▶ _DIRECTIVE_
Reproduce the top of the data verbatim, through and including the line that contains "CREASE_ANGLE = math.radians(24)".

▶ _DATA_
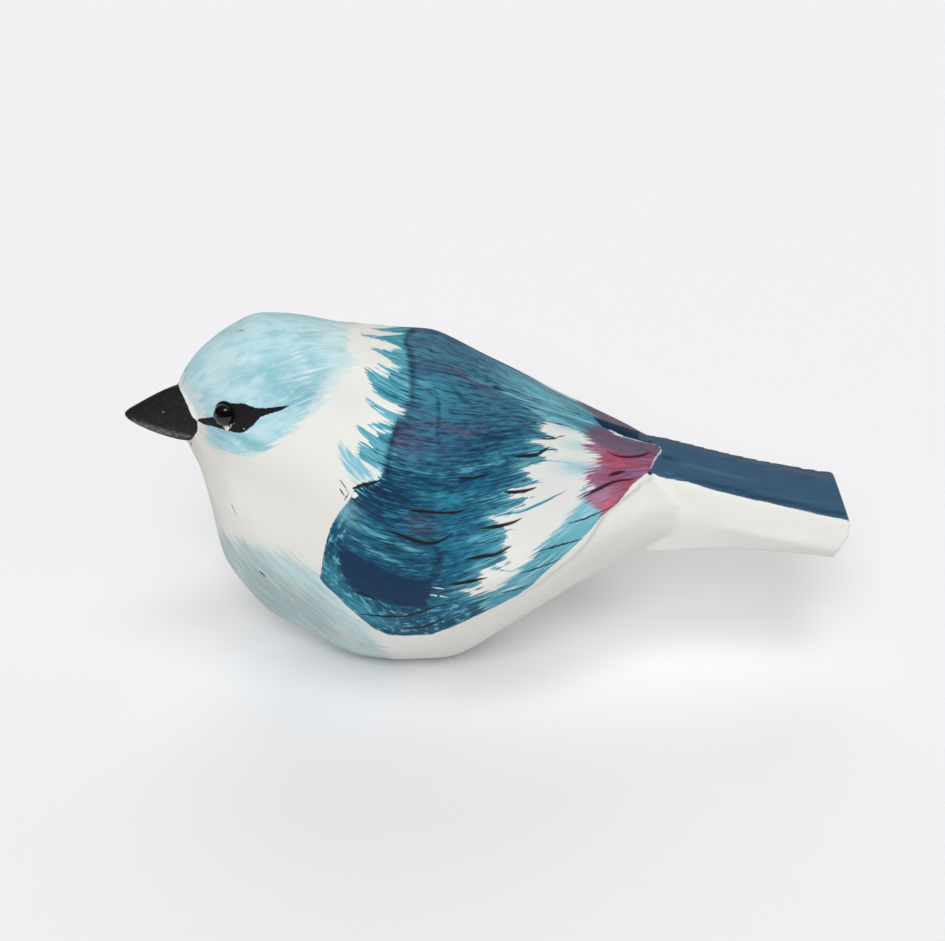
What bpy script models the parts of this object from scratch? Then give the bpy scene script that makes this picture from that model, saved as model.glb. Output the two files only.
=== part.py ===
"""A small songbird whittled from one block of wood, with glass bead eyes. It rests on its flat belly.

Metres, +Z up. The beak points to -X, the tail to +X, and the bird is the same on both sides of Y = 0.
"""
import math
import random

import bpy
import bmesh
import numpy as np
from mathutils import Vector

# Driving dimensions
LENGTH = 0.105  # beak tip to tail end
HEIGHT = 0.054  # table to crown
WIDTH = 0.0436  # across the wings
EYE_DIAMETER = 0.0032
EYE_PROUD = 0.0014  # how far a bead stands out of the head
CLEARANCE = 0.0003  # between a bead and its socket
WING_STEP = 0.0007  # how far the wing tips stand proud of the rump
WING_STEP_REACH = 0.024  # length over which a wing rises to its tip
WING_GROOVE = 0.0011  # half width of the groove between the wings
EDGE_WALL = 0.0003  # run of the step at a wing's edge
FACET_PITCH = 0.0080  # between the middles of knife cuts
FACET_DEPTH = 0.00036  # a knife cut's depth at its middle
BELLY_BAND = 0.0008  # height above the flat that stays free of knife cuts
TAIL_BEVEL = 0.00025
TAIL_BEVEL_ANGLE = math.radians(40)  # the tail's edges that turn by more than this are bevelled
EYE_ALONG = 0.145  # share of the length behind the beak tip
EYE_ANGLE = math.radians(61.5)  # round the head, from the crown
CREASE_ANGLE = math.radians(24)  # edges that turn by more than this are shaded sharp

# Sampling of the skin and the beads
RINGS_TO_EDGE = 44
RINGS_BEHIND = 11
RING_POINTS = 27
RING_CROWDING = 1.25  # over 1, the rings sit closer together towards the face
BEAD_SEGMENTS = 28
BEAD_RINGS = 16
FACET_SEED = 7
PATCH_STEP = 0.002  # half the width of the patch that gives the skin's direction at an eye
MERGE_DISTANCE = 0.000001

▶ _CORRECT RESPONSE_
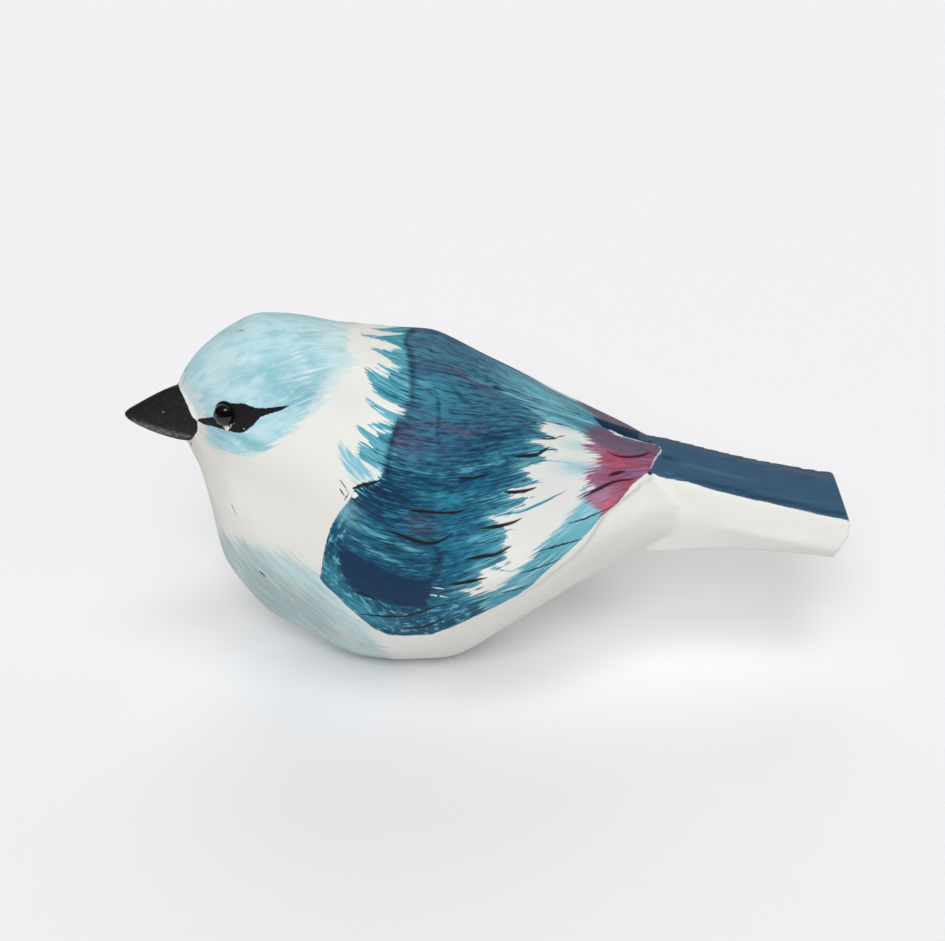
What bpy script models the parts of this object from scratch? Then give the bpy scene script that makes this picture from that model, saved as model.glb. Output the two files only.
=== part.py ===
"""A small songbird whittled from one block of wood, with glass bead eyes. It rests on its flat belly.

Metres, +Z up. The beak points to -X, the tail to +X, and the bird is the same on both sides of Y = 0.
"""
import math
import random

import bpy
import bmesh
import numpy as np
from mathutils import Vector

# Driving dimensions
LENGTH = 0.105  # beak tip to tail end
HEIGHT = 0.054  # table to crown
WIDTH = 0.0436  # across the wings
EYE_DIAMETER = 0.0032
EYE_PROUD = 0.0014  # how far a bead stands out of the head
CLEARANCE = 0.0003  # between a bead and its socket
WING_STEP = 0.0007  # how far the wing tips stand proud of the rump
WING_STEP_REACH = 0.024  # length over which a wing rises to its tip
WING_GROOVE = 0.0011  # half width of the groove between the wings
EDGE_WALL = 0.0003  # run of the step at a wing's edge
FACET_PITCH = 0.0080  # between the middles of knife cuts
FACET_DEPTH = 0.00036  # a knife cut's depth at its middle
BELLY_BAND = 0.0008  # height above the flat that stays free of knife cuts
TAIL_BEVEL = 0.00025
TAIL_BEVEL_ANGLE = math.radians(40)  # the tail's edges that turn by more than this are bevelled
EYE_ALONG = 0.145  # share of the length behind the beak tip
EYE_ANGLE = math.radians(61.5)  # round the head, from the crown
CREASE_ANGLE = math.radians(24)  # edges that turn by more than this are shaded sharp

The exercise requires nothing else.